If you find yourself going to multiple online music venues (e.g. YouTube, Grooveshark, and others) to listen to songs, it’s time to mature to the next level: OnePlaylist is a web app that lets you manage songs from Youtube, Spotify, Deezer, Grooveshark, Rdio, and others into consolidated playlists that can all be played from a single place.
OnePlaylist is a very simple concept that can transform the way you listen to music on the internet in one stroke, and turn it into a much more stylish music player style experience. Currently in Beta, it can find tracks on YouTube or import tracks from Spotify (although you currently have to manually copy the HTTP link for each Spotify track and paste it into OnePlaylist in order to do so). But OnePlaylist’s future ambitions include support for many more online music services. A few that are mentioned on the OnePlaylist site (but not yet supported on the beta version we tested) are Deezer, Grooveshark, and Rdio.
Aside from consolidating online tracks into playlists, OnePlaylist has an interesting search functionality that not only finds tracks, but other playlists that contain the track, as well as entire albums that contain the track or that the OnePlaylist search algorithm finds to be relevant (which sometimes is not clear, why you are getting the particular search results that you are). Other people’s playlists or albums can be added to your ‘collection’ at the press of a button, of course. I will say that it is unclear to me if these playlists/albums are YouTube playlists or if they are created by other OnePlaylist users.

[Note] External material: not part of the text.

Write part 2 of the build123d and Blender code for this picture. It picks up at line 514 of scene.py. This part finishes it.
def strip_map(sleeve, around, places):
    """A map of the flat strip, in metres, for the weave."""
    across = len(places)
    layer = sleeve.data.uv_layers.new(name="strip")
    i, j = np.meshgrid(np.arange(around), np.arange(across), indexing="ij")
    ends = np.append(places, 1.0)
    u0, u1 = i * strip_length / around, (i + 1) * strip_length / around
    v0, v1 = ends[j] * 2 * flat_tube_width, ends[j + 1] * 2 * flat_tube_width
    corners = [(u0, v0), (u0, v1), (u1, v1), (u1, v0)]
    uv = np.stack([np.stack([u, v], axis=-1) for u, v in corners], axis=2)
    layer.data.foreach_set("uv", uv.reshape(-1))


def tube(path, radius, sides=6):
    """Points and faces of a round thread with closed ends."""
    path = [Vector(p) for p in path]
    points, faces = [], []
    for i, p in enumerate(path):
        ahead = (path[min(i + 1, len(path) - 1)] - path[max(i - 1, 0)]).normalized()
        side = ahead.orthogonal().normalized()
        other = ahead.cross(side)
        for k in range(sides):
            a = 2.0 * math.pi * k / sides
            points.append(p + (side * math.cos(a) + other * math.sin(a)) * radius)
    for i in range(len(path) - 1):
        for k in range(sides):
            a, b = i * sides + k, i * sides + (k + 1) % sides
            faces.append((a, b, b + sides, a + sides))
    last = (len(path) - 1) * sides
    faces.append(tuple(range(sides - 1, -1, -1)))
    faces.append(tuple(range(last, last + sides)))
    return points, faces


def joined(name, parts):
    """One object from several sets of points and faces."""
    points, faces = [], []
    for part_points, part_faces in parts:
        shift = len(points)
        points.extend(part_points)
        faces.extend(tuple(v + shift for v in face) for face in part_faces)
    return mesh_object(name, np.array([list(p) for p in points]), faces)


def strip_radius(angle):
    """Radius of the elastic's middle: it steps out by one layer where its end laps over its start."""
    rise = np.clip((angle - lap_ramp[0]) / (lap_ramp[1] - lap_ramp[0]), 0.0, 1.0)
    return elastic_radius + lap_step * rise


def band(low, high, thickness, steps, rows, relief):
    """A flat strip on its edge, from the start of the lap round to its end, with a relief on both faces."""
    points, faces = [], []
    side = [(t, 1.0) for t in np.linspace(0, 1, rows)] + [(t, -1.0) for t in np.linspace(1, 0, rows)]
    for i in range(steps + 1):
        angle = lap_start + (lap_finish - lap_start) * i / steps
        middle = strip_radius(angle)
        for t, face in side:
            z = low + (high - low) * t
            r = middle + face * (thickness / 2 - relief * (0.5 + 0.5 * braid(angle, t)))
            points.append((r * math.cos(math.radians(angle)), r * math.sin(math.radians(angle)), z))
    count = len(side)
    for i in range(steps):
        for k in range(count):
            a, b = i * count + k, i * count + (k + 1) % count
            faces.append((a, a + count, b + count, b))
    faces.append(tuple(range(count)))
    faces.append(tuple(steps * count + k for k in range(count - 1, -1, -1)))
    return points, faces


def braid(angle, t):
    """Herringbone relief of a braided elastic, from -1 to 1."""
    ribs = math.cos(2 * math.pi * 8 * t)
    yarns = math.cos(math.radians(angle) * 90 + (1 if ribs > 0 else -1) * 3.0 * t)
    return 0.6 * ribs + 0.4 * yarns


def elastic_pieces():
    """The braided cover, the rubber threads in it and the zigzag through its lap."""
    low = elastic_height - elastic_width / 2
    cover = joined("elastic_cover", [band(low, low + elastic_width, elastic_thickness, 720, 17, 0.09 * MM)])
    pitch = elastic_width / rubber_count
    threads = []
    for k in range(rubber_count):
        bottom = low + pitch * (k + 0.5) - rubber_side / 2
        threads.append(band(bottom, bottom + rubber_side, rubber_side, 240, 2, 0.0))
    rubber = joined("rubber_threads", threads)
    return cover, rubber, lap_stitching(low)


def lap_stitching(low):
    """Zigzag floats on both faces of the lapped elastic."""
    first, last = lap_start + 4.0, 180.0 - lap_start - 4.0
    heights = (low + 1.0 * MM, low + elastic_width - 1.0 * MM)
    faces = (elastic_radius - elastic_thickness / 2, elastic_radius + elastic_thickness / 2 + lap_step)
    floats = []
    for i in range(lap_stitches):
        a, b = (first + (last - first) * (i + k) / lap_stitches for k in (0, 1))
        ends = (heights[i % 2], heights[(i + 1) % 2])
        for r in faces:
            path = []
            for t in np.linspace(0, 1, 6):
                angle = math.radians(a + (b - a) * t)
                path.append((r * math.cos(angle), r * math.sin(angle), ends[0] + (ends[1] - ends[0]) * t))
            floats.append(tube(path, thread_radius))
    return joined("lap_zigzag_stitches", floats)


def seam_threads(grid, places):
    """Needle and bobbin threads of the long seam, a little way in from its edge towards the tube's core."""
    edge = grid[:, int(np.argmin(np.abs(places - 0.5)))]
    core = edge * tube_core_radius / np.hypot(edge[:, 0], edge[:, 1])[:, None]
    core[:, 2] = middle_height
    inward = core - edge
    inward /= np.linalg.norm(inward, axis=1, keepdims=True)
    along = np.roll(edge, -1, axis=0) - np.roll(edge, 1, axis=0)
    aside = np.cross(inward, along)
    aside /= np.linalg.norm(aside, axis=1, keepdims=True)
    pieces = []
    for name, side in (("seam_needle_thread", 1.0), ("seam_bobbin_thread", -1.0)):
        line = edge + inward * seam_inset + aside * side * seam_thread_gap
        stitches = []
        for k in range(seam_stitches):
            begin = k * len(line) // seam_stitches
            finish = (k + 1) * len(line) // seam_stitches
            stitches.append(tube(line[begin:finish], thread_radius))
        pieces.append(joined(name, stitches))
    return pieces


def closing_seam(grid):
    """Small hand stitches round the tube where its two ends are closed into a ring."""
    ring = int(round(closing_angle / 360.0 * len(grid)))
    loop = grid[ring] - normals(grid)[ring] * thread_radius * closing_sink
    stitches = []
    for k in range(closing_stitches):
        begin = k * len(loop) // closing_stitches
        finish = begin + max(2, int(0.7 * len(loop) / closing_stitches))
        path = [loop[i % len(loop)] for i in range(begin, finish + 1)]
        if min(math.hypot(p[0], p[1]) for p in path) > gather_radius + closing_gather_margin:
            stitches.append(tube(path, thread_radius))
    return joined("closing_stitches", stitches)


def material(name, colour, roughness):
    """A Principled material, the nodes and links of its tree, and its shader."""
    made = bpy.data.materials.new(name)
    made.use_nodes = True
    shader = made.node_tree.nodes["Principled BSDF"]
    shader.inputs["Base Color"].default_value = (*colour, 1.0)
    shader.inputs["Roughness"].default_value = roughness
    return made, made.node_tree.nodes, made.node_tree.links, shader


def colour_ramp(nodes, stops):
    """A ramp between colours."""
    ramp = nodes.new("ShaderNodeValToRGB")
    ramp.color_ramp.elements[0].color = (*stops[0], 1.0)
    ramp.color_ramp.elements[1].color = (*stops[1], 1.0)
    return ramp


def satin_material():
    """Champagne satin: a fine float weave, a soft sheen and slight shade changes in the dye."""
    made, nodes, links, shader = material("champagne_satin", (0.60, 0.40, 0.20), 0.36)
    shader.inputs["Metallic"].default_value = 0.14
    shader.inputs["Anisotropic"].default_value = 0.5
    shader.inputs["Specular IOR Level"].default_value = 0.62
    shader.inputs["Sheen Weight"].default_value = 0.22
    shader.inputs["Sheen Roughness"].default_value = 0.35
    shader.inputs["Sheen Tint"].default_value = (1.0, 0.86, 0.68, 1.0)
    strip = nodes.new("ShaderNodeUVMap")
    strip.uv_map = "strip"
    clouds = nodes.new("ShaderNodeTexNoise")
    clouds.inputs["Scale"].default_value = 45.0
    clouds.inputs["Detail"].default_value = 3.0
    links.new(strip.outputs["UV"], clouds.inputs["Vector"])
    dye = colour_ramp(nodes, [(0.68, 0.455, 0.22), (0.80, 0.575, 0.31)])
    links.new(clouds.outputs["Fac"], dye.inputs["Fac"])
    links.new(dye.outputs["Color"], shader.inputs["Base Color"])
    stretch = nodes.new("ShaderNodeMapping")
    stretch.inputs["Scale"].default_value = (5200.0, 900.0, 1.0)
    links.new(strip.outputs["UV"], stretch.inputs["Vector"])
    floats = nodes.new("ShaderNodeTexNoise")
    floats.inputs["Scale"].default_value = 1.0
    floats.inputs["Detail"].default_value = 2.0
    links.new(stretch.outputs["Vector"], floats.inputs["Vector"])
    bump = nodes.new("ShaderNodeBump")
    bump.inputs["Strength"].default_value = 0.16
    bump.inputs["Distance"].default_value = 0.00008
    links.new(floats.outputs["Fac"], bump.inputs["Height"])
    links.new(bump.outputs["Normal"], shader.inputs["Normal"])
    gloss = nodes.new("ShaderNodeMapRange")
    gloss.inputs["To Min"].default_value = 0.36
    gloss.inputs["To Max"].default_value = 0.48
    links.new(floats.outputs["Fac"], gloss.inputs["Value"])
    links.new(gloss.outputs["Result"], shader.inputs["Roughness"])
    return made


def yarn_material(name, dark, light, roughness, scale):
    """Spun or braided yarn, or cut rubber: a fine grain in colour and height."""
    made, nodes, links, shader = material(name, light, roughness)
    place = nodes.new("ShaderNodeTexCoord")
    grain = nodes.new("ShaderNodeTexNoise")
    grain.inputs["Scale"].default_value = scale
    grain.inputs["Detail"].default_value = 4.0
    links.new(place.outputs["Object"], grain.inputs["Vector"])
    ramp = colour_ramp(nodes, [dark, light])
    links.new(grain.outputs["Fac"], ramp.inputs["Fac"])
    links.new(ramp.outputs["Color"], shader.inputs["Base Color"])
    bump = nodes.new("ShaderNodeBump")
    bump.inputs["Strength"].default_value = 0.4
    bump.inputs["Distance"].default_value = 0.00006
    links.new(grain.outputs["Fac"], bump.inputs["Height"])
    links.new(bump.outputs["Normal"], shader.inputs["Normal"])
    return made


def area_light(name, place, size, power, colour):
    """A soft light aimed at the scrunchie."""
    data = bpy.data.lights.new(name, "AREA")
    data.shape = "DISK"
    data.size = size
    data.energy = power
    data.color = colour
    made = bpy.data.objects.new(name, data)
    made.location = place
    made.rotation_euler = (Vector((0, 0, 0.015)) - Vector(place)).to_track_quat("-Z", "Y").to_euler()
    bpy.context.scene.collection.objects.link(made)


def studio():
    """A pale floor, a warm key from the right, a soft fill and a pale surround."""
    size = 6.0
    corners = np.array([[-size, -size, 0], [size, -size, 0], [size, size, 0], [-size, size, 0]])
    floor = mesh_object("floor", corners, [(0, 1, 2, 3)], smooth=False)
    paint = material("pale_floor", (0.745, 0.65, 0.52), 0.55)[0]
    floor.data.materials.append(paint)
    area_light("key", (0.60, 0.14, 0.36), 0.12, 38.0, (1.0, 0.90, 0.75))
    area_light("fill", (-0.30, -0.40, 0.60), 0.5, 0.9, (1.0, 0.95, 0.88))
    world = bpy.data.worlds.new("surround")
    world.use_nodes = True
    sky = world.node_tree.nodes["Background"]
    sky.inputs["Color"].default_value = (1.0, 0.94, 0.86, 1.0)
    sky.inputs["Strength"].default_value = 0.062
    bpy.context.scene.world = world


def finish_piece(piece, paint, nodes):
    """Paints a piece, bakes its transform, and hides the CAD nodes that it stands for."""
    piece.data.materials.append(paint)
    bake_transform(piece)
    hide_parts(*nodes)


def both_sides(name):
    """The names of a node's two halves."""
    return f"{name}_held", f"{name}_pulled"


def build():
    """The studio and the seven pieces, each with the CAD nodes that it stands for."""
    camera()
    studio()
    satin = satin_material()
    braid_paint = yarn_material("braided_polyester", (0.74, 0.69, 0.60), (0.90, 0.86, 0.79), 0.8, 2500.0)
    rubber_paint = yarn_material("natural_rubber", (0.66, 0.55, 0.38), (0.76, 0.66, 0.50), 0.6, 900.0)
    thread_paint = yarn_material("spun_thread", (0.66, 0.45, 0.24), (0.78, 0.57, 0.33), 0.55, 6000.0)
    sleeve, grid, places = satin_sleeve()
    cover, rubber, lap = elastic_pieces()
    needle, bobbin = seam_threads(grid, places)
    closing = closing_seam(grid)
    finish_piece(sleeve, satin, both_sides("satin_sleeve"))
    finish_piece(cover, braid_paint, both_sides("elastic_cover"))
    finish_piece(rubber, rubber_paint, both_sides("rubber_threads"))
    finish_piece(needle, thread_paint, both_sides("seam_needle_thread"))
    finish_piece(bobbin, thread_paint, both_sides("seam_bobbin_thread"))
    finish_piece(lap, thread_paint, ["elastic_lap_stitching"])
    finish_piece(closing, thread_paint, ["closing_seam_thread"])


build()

In any case, the search ability functions more or less as a music recommendation engine, and I was able to look into other people’s playlists, find some interesting stuff, and add their playlists into my collection. Of course, if you sign up with your Facebook info you can add your listening history to your Facebook timeline, etc.
The verdict:
If you listen to songs on YouTube but yearn for a quick and stylish way to organize your songs and create playlists, you will like OnePlaylist. While currently in early beta, it only offers support for YouTube and Spotify, although many more are promised going forward.

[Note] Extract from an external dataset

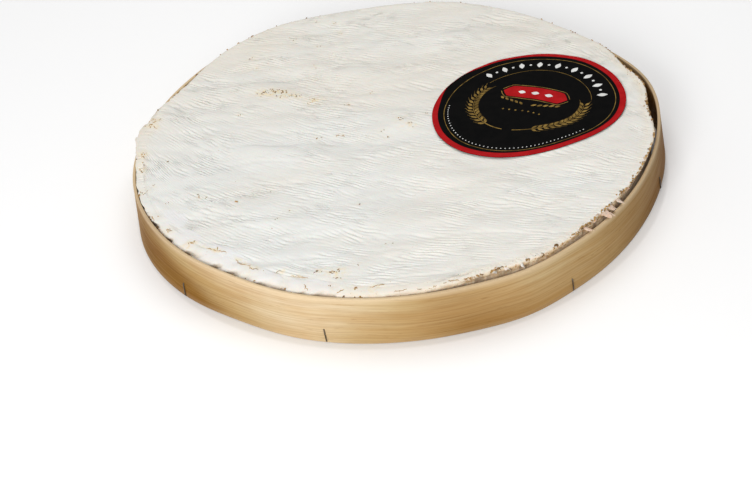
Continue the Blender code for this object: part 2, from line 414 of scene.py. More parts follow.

Note that this early beta is invitation only, but it seems that they are doling out invitations liberally (I managed to get my invite within 24 hours). One thing that drove me up the wall, which I hope will be fixed going forward, is the playlist creation process. Here’s how to do it: create a playlists, then edit it, then add a track, then save it. Only then will the playlist be created and finally appear in the left sidebar.
OnePlaylist is a good way to liberate yourself from any individual online music service. While previously my thinking was that users typically like one (or two) online services, such as Grooveshark or Spotify and stick with them, the people at OnePlaylist apparently think that users would prefer to mix and match. Only time will tell if they are correct in this assumption.
Having said this, I will say that OnePlaylist provides a very nice experience, and that I have been using it a lot more than I thought I would. Check it out for yourself.